After a word or meaning has been chosen for inclusion in the OED, the editing process begins. There are seven principal components to each OED entry: Headword, Pronunciation, Forms, Etymology, Definition, Quotation, and Sense. Once these are in place, the editor will evaluate the entry as a whole "to ensure that the various parts satisfactorily demonstrate the term’s history and development in English". When needed, specialists, like etymological editors, may be consulted. Bibliographical editors also double check the citations, ensuring that the "the text and date of evidence are as accurate as possible".

But what does this lengthy, time-consuming update process mean for the end-user? It means that the edition of the OED on the online database depends on the word. Some words haven't been revised yet and the Second Edition is the most up-to-date version of the word. Some words have been revised but not fully updated, so the online edition may differ from the print Second Edition. And some words have been fully updated and are considered part of the Third Edition.

Each entry in the OED online lists its history. Pro bono, for example, was updated for the Third Edition in the June 2007 update and most recently modified in July 2023. You can find this information by clicking (details) next to the revision note on the top left of the screen. 
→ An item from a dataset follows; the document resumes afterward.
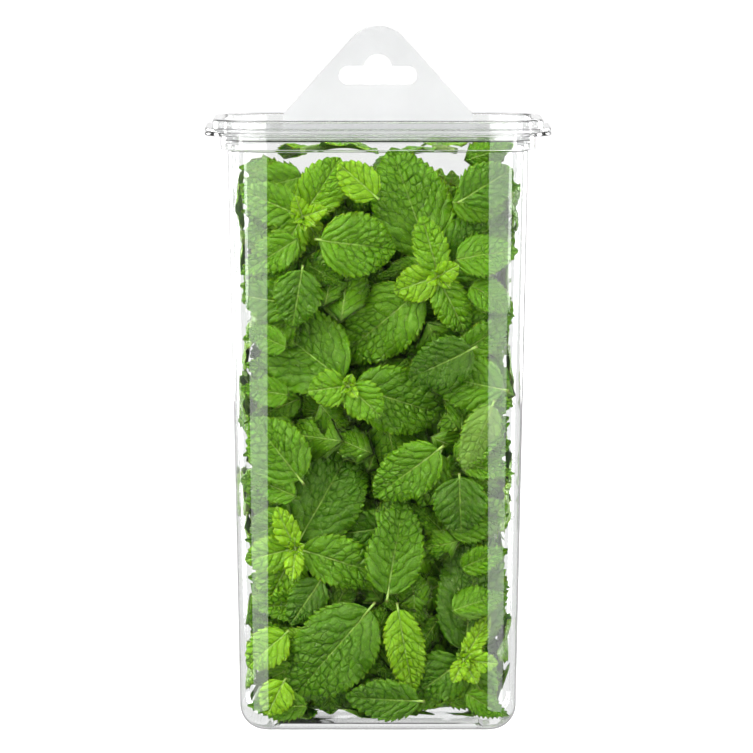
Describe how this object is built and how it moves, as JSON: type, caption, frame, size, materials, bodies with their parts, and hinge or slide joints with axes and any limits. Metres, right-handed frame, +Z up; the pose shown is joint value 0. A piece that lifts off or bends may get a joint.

Clicking on (details) shows that this phrase was added to the OED as part of the 1993 Addition, after the publication of the Second Edition:

For updated Third Edition entries that were included in the Second Edition, a link to the Second Edition (1989) text is also included in the (details) feature. As an example, see the (details) [located in the top left corner of the OED entry] for qui tam:

The OED revision project is on-going, and not all entries have been updated. The entry for library, for example, has not been fully updated. However, you can compare its current iteration with its entry in the Second Edition:

The OED online is updated on a quarterly basis, and the lists of updates are available online.